▶ [What to work on]: Check every line below for the word "manifold" and copy the ones that have it.
_____
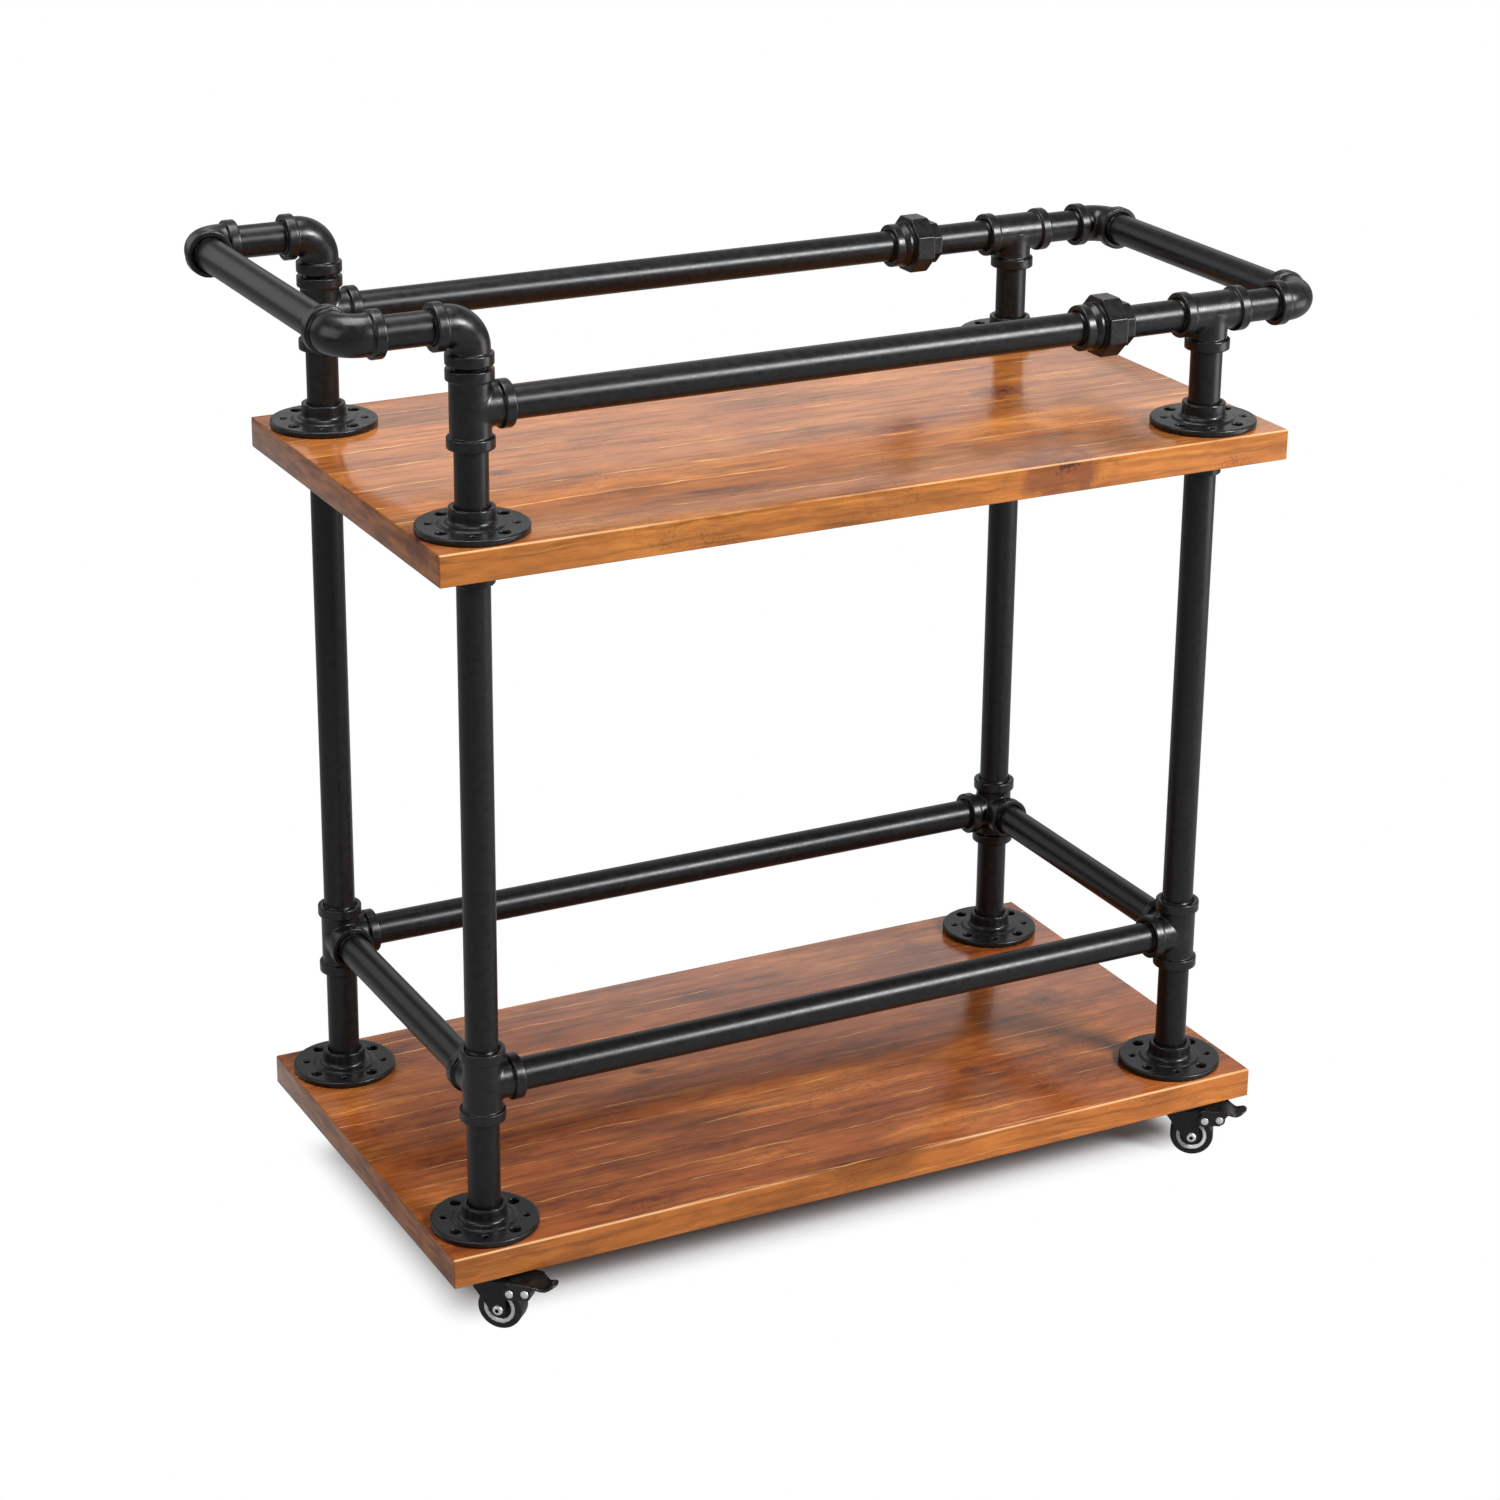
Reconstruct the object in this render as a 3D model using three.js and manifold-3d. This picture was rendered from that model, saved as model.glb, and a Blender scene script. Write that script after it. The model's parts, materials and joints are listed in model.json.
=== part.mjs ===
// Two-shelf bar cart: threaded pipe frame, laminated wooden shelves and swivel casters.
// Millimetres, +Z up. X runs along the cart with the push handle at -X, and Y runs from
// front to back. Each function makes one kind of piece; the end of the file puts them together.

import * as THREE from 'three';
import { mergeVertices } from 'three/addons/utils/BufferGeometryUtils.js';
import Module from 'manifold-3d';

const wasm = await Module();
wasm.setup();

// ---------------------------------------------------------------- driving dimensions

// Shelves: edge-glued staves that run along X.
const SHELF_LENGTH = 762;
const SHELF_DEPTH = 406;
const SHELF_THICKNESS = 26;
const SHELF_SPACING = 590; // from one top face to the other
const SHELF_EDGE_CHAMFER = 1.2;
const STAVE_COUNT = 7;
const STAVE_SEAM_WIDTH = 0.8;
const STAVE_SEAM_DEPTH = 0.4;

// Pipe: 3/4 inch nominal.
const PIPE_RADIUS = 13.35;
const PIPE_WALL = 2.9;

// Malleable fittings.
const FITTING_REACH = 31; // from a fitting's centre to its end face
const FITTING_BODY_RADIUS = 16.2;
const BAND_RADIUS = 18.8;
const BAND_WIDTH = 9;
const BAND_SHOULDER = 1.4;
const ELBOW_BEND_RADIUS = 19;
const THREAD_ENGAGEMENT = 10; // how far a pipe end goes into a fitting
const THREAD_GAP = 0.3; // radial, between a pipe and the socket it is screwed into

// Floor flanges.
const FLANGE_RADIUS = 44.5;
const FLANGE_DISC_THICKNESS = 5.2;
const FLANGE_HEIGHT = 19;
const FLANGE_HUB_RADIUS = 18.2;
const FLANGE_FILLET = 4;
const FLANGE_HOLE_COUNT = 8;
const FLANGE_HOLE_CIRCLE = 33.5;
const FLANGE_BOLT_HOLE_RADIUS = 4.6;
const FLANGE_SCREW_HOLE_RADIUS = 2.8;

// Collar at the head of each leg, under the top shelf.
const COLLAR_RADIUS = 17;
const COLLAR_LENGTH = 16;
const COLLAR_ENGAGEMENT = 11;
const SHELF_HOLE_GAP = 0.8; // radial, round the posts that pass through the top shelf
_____
▶ [Solution]:
Reconstruct the object in this render as a 3D model using three.js and manifold-3d. This picture was rendered from that model, saved as model.glb, and a Blender scene script. Write that script after it. The model's parts, materials and joints are listed in model.json.
import Module from 'manifold-3d';